§ Direction:
Extract each line containing the string "handed".

§ Record excerpts:
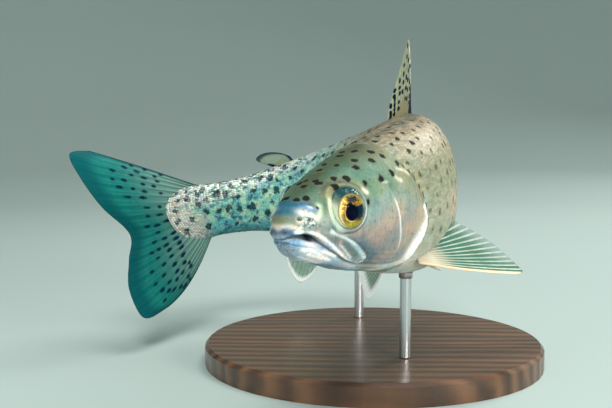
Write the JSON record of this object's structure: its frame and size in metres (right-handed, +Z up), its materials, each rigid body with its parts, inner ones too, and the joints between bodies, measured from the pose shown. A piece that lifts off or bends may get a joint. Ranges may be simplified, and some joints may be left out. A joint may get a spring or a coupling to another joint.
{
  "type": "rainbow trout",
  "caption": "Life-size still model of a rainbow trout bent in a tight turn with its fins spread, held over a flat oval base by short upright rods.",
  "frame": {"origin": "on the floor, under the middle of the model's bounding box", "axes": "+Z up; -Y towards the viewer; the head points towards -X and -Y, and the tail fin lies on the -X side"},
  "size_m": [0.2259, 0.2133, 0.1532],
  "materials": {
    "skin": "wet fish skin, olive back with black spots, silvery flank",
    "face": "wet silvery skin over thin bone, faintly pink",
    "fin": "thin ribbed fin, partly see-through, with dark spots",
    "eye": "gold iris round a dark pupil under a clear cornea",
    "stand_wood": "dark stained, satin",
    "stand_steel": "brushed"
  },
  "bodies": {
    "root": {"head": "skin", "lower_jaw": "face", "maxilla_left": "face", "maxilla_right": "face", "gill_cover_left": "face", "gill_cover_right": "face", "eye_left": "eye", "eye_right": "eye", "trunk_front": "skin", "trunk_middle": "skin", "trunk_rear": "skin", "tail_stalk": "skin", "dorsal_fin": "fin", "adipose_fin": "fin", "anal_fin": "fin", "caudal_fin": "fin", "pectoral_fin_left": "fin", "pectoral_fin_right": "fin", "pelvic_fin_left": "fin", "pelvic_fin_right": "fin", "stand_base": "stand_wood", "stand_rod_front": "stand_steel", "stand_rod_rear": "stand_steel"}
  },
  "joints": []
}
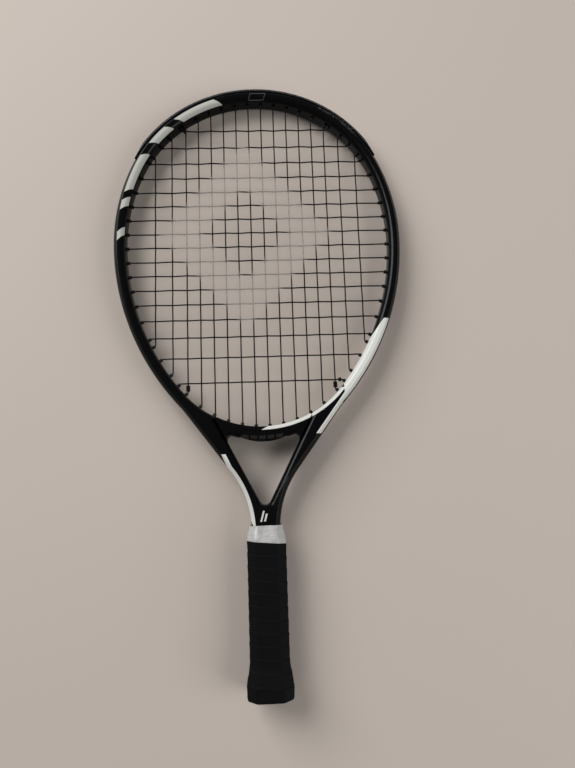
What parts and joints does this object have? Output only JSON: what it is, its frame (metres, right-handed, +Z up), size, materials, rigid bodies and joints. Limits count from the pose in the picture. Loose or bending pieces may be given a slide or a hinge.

§ Solution to this exercise:
Write the JSON record of this object's structure: its frame and size in metres (right-handed, +Z up), its materials, each rigid body with its parts, inner ones too, and the joints between bodies, measured from the pose shown. A piece that lifts off or bends may get a joint. Ranges may be simplified, and some joints may be left out. A joint may get a spring or a coupling to another joint.
What parts and joints does this object have? Output only JSON: what it is, its frame (metres, right-handed, +Z up), size, materials, rigid bodies and joints. Limits count from the pose in the picture. Loose or bending pieces may be given a slide or a hinge.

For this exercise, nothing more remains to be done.